A common argument I see for intelligence being powerful stems from two types of examples:

  1. Humans are vastly more powerful than animals because humans are more intelligent than animals. Thus, an AGI vastly more intelligent than humans would also have similarly overwhelming power over humans.
  2. X famous person caused Y massive changes in society because of their superior intelligence. Thus, an AGI with even more intelligence would be able to effect even larger changes.

However, I could easily imagine the following counterarguments being true:

  1. Human advantages over animals stem not from increased intelligence, but from being just intelligent enough to develop complex language. Complex language allows billions of individual humans across space and time to combine their ideas and knowledge. This accumulated knowledge is the true source of human power. I am not more powerful than a chimpanzee because I am smarter, but because I have access to technology like guns and metal cages. And no one invented guns and metal cages from first principles with pure intellect—both were created through many people's trial and error. It's possible that every step humans took to develop guns are possible with the intelligence of a chimpanzee, but chimps simply don't have the language capabilities to pass these developments on. An AGI, while more intelligent than humans, would not have the fundamental advantage of this language-versus-no-language distinction.
  2. Any human whose success is largely attributed to intelligence (say, Elon Musk) actually gained their success mostly from random luck. Looking at these people and assuming that their intelligence gave them power (when in fact, millions of people with similar intelligence but lower levels of success exist) is simply survivorship bias.
  3. If intelligence were a reliable method of achieving power or success in society, we would expect the vast majority of such people to also be highly intelligent. But may powerful people (politicians, celebrities, etc.) don't seem to be very intelligent, and make obviously poor decisions all the time.
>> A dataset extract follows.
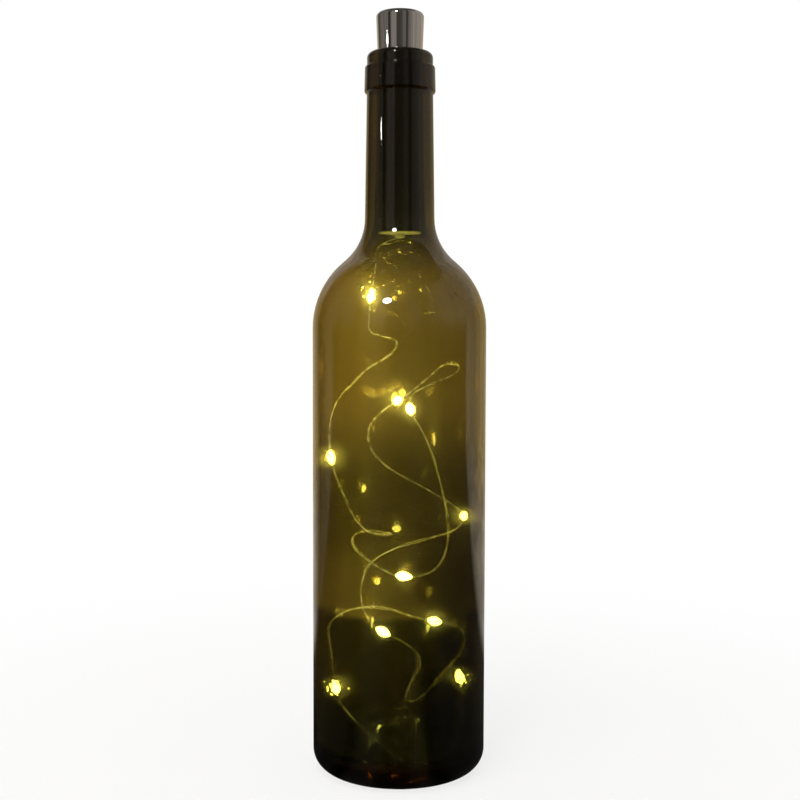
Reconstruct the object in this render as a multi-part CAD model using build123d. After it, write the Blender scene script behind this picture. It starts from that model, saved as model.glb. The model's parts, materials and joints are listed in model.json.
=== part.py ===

Couldn't there be a level of intelligence after which any additional gains in intelligence yield diminishing gains in decision-making ability? For instance, a lack of sufficient information could make the outcome of a decision impossible for any level of intelligence to predict, so the AGI's vastly greater intelligence over a human would merely result in it choosing an action with a 48% chance of success instead of a 45% chance. (I have a suspicion that most actually important decisions work like this.)